The chapter ends with an examination of the teachers and the students at the Orphanage. The patriarch of Constantinople appointed, and controlled the teachers at the school. A recent study on the organization of education in the Byzantine Empire suggests that the patriarch exercised control over education based on the ancient Christian principle that it was an Episcopal function. (234) As far as the students are concerned there is evidence that a type of mentoring system was in place with older boys looking after the younger ones. Some students would themselves become ecclesiastics later in life, and many of these had successful careers. In time the Orphan school also educated the children of wealthy families, and in fact, they may eventually have outnumbered the needy.
In Chapter nine Miller asks the question "Did it Work?". The group homes of Byzantium offered care and an education but with it came the risk of physical abuse either by harsh disciplinarian type teachers or sexual abuse by other students. Miller sees the system not formed according to a great plan but evolving in order to solve problems as the became visible. The state played a key role in all of this by changing the laws governing orphans and adoption. Providing eventually an excellent education program, the orphanages of Byzantium filled an important need in society. Miller judges the orphanage system of Byzantium to have been an innovative element in orphan care, and a successful supplement to the traditional guardianship inherited from the ancient world. (282)
Miller's book finishes with an Epilogue called "The West". In this fascinating study of western orphan care, and its possible links with the Eastern Empire, Miller provides examples reaching from the Knight's hospital in Crusader Jerusalem to modern Charleston, South Carolina. He asks why did orphanages in Byzantium and so many western institution have in common the study of music? He finishes his book expressing the hope that: "A comparative study of child care programs through the centuries might dispel the notion that human institutions and values mutate so rapidly that the experiences of the past are irrelevant to the problems of the present." (300)

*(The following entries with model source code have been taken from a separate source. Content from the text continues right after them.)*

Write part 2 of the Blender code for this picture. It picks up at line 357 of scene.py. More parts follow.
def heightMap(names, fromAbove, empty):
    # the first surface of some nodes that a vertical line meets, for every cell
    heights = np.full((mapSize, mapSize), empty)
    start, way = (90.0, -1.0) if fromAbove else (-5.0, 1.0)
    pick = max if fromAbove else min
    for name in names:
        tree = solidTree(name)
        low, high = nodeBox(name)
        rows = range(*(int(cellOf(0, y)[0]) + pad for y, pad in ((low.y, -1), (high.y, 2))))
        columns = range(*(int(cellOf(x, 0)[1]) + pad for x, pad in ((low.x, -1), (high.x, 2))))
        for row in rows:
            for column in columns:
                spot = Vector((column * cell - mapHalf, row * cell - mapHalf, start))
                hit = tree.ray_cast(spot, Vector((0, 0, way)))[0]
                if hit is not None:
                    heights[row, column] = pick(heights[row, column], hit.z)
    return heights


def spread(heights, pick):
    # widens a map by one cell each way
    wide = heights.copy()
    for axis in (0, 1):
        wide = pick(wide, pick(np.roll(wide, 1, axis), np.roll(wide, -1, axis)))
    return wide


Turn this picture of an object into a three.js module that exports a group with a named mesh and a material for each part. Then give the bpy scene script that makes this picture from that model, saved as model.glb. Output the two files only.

The book The Orphans of Byzantium is delightful to read giving a wealth of information, and replete with wonderful anecdotes. It is also generally free of errors. I have, however, noticed that the author Max Kaser is wrongly written with an Umlaut not only in the bibliography but also in the footnotes, and on p. 150 threptoi is spelled theptoi. In summing up, Timothy S. Miller is to be congratulated for having given us so thoughtful a book on the care of children in a long-vanished civilization.